Base CS from zero
The processor: multiple-choice review
Six questions that cut across the whole unit. None is a definition to recite — each makes you connect the instruction, the loop, the registers, and the bytes in memory into one working machine.
Confirm you can connect the pieces the lessons built separately: an instruction is an operation plus operands, the CPU runs them in the fetch-decode-execute loop driven by the program counter, registers hold the working values, and the whole program is just machine-code bytes in memory.
A program adds one million numbers in a loop. Why does the CPU keep the running total in a register instead of in main memory?
The CPU just finished executing a normal ADD instruction (not a jump). What happens to the program counter, and why?
A junior says: 'My code is written in Python, so the CPU runs Python directly.' What is wrong with this?
During the Decode step of the cycle, which part of the CPU does the work, and what is it producing?
Two memory cells at addresses 100 and 101 hold the bytes that encode an instruction. The same byte values also appear at addresses 200 and 201, where the program stores data. What makes one pair an instruction and the other pair data?
A program compiled for an Apple Silicon (ARM) Mac will not run as-is on an Intel (x86-64) laptop, even though both are 64-bit CPUs. Why?
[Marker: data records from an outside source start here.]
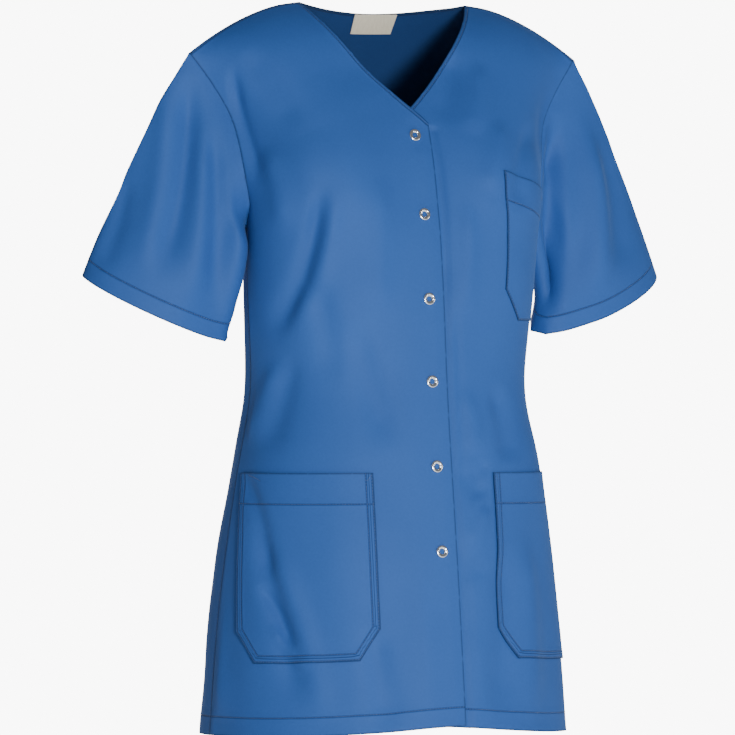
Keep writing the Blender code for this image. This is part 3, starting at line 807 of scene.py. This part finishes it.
def sew(name, chains, pitch=STITCH_PITCH, length=STITCH_LENGTH, radius=THREAD_RADIUS):
    """One object with a stitch at every pitch along each chain."""
    corners, faces = [], []
    for chain in chains:
        line = np.array([place for place, _ in chain])
        lean = np.array([normal for _, normal in chain])
        run = np.r_[0, np.cumsum(np.linalg.norm(np.diff(line, axis=0), axis=1))]
        for middle in np.arange(pitch, run[-1] - pitch / 2, pitch):
            ends = [np.array([np.interp(middle + part, run, line[:, k]) for k in range(3)])
                    for part in (-length / 2, length / 2)]
            up = np.array([np.interp(middle, run, lean[:, k]) for k in range(3)])
            along = ends[1] - ends[0]
            along /= np.linalg.norm(along)
            up -= along * (up @ along)
            up /= np.linalg.norm(up)
            side = np.cross(up, along)
            centre = (ends[0] + ends[1]) / 2 + up * STITCH_LIFT
            first = len(corners)
            for x, y, z in stitch_shape:
                corners.append(centre + along * x * length / 2 + side * y * radius + up * z * radius * 0.8)
            faces += [[first + v for v in face] for face in stitch_faces]
    made = new_piece(name, corners, faces)
    bpy.ops.object.shade_smooth()
    print(name, len(faces) // len(stitch_faces), "stitches")
    return made


# %% The rows of each piece
HEM_ROW = 0.0195
CUFF_ROW = 0.018
EDGE_ROW = 0.0032
SEAM_ROW = 0.0022
POCKET_HEM_ROW = 0.0320
CHEST_HEM_ROW = 0.0300
POCKET_ROWS = (0.0018, 0.0080)
HIP_POCKET_PLAN = [("mouth", POCKET_HEM_ROW)] + [("pocket sides", row) for row in POCKET_ROWS]
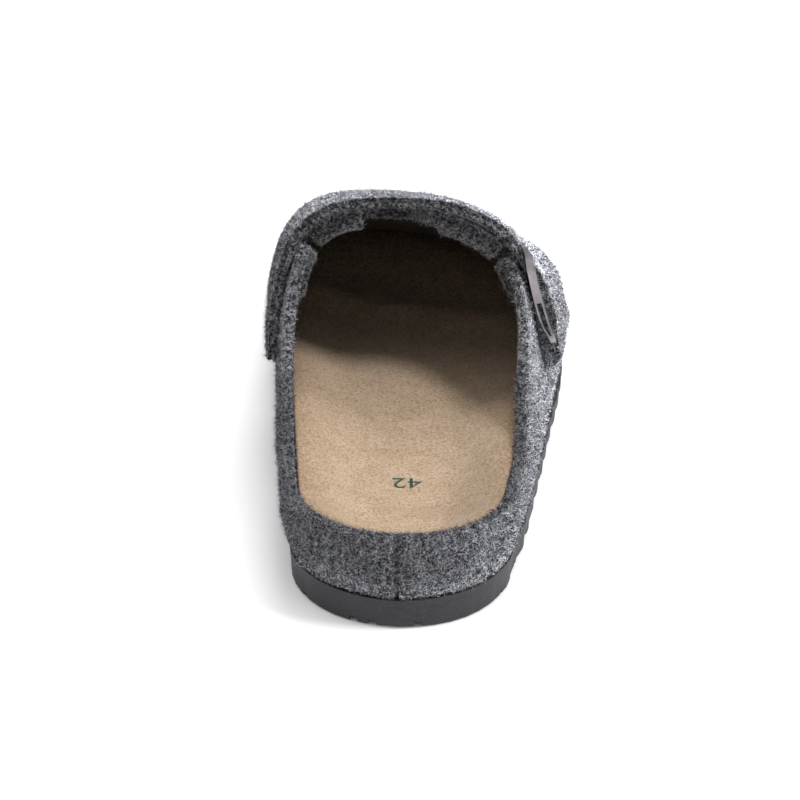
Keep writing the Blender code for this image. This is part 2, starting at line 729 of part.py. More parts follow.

The through-line of the unit is one machine. An instruction is an operation plus its operands; the CPU runs instructions in the fetch-decode-execute loop, with the program counter naming the next one and advancing by the instruction’s size unless a jump overrides it. Registers hold the working values at CPU speed because RAM is 100-300x slower. Decode is the control unit turning an opcode into control signals. And the whole program is just machine-code bytes in shared memory — instructions only because the program counter walks through them. The instruction set is the contract that decides which chip can run which bytes.